EXERCISE
Copy every line of the following data that includes the string "this".

### EXTRACTED DATA ###

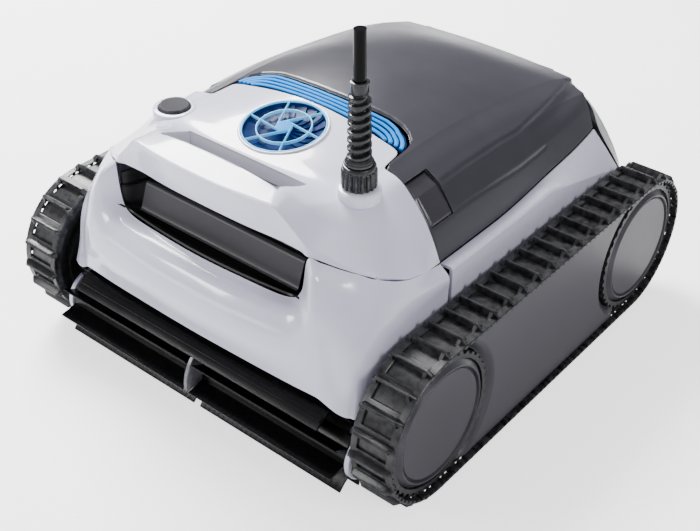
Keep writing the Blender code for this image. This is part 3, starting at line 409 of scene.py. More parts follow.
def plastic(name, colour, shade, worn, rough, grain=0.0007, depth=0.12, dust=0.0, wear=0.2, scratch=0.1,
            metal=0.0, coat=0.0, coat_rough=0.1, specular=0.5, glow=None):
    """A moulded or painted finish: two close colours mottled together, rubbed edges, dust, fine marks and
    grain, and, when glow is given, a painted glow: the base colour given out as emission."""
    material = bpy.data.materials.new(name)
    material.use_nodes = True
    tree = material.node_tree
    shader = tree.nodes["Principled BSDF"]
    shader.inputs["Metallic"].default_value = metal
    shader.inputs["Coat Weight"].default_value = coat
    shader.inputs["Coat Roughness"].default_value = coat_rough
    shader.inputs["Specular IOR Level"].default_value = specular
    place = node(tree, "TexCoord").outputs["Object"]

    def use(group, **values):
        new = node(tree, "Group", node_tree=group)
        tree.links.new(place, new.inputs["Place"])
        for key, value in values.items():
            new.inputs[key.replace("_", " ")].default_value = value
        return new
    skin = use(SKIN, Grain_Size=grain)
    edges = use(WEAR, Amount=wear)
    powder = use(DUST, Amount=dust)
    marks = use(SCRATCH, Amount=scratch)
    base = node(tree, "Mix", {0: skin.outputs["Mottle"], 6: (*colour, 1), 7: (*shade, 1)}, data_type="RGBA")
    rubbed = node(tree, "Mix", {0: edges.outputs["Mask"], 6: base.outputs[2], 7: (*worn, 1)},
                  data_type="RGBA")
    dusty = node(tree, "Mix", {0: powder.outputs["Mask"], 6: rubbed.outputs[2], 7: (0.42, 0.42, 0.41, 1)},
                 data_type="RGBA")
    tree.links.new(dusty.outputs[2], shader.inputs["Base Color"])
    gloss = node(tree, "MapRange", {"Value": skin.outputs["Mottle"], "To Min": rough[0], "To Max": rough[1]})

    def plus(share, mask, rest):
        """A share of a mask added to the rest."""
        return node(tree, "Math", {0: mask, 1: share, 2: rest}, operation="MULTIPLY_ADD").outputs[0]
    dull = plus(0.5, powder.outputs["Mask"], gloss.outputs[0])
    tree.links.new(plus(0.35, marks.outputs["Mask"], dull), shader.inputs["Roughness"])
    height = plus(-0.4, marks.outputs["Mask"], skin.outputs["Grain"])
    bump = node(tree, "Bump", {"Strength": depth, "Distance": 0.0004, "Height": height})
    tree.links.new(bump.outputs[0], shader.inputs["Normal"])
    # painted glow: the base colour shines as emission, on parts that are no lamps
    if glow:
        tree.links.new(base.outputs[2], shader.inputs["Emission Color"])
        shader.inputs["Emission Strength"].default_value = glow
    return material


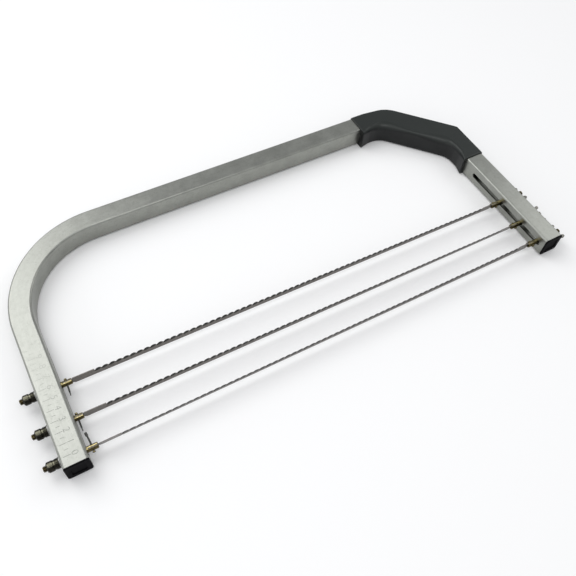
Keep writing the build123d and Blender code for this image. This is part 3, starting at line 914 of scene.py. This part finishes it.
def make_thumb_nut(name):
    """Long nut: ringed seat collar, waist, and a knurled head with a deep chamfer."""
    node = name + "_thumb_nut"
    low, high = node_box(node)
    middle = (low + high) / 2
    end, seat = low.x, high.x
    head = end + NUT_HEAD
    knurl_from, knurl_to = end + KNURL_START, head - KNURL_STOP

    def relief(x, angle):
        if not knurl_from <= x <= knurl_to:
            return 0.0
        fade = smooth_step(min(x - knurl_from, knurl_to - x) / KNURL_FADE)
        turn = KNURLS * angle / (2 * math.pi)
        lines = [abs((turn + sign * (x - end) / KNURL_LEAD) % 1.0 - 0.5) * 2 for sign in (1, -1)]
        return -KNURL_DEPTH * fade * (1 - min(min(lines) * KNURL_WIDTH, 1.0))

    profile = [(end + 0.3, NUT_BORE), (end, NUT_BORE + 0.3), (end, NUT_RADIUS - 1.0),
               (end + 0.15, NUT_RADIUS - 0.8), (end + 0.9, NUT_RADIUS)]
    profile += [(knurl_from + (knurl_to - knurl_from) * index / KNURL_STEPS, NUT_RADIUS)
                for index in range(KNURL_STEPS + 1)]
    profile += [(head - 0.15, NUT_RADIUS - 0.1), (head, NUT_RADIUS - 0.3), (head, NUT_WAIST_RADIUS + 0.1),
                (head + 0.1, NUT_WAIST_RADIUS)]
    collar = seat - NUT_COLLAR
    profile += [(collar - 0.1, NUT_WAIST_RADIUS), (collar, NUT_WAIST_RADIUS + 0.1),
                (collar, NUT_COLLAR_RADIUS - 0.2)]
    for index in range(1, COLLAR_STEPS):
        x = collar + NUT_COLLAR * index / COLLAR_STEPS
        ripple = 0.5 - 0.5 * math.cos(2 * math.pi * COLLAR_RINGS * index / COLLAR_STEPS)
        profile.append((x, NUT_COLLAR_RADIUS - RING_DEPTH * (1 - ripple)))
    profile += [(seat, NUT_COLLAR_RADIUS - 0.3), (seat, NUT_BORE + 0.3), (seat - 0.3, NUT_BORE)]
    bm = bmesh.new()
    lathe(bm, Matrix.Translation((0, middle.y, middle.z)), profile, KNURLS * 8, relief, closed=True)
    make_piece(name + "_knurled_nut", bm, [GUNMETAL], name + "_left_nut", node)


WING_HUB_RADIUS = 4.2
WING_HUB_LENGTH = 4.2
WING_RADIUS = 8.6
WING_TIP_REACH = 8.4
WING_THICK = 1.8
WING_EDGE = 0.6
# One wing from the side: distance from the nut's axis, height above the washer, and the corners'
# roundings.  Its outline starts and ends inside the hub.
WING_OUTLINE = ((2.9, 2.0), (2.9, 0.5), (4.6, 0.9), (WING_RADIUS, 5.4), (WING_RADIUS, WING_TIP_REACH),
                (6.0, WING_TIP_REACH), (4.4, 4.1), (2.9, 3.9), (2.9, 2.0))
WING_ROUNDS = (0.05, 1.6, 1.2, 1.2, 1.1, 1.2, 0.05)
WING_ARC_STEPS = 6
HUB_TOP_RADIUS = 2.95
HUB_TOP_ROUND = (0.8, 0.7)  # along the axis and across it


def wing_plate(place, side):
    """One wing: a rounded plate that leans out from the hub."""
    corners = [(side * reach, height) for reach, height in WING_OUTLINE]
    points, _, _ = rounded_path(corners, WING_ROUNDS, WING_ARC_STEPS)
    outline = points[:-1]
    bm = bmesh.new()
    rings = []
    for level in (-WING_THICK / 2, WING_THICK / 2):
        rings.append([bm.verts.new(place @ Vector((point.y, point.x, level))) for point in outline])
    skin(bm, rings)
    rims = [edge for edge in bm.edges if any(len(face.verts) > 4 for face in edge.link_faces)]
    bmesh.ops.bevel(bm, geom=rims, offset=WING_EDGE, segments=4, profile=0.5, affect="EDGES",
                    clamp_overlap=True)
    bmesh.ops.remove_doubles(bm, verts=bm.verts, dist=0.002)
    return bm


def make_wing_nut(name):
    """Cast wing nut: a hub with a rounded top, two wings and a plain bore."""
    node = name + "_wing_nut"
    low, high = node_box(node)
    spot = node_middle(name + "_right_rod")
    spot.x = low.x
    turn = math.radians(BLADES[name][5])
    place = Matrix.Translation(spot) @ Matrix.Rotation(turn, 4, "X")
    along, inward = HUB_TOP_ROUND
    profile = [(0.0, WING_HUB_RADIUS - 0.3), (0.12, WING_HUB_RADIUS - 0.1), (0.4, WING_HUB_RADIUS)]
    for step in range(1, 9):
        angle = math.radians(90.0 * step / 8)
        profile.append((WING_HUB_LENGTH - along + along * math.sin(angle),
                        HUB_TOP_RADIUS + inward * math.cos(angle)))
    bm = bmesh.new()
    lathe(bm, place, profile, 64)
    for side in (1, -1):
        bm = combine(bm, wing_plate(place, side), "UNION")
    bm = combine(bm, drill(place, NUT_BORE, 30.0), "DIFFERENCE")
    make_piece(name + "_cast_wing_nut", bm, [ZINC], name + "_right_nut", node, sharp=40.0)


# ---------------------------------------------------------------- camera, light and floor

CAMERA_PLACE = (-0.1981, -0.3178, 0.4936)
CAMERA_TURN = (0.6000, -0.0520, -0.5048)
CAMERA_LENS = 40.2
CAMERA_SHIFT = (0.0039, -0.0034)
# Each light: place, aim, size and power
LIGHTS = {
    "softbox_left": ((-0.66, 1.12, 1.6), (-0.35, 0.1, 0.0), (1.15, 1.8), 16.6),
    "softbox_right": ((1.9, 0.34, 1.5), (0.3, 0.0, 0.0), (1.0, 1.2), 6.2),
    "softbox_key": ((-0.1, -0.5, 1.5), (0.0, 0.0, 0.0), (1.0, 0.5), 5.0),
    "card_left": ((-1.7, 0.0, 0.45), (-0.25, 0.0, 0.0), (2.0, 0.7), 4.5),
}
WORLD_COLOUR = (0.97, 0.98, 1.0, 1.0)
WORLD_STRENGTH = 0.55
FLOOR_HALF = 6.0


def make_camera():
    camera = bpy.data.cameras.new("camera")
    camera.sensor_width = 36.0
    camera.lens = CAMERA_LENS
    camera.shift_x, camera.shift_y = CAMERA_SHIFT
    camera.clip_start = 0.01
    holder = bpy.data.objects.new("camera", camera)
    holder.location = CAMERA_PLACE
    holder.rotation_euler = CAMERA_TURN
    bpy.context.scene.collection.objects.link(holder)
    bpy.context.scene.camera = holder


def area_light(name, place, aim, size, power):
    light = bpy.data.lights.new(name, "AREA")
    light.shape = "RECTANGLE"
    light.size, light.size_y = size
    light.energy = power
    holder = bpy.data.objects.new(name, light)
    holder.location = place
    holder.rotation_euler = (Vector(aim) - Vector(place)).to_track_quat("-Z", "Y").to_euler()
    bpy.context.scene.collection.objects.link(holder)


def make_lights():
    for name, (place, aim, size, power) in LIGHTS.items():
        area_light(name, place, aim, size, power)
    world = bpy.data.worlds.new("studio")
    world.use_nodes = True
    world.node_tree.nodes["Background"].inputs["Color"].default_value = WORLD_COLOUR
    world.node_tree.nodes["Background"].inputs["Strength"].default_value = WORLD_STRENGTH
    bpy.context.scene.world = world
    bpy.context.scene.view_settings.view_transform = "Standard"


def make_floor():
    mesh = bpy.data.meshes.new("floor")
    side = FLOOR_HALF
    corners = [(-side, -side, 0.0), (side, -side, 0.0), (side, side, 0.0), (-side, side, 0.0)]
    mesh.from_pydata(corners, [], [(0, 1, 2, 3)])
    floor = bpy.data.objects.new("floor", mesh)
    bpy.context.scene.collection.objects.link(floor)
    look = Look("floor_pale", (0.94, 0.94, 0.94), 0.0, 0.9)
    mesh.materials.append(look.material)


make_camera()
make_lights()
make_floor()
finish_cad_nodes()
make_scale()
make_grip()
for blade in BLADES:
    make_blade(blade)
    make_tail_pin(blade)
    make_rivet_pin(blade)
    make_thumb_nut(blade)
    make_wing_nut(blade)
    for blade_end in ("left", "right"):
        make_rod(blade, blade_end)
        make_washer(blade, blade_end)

###

TASK OUTPUT
Keep writing the Blender code for this image. This is part 3, starting at line 409 of scene.py. More parts follow.
Keep writing the build123d and Blender code for this image. This is part 3, starting at line 914 of scene.py. This part finishes it.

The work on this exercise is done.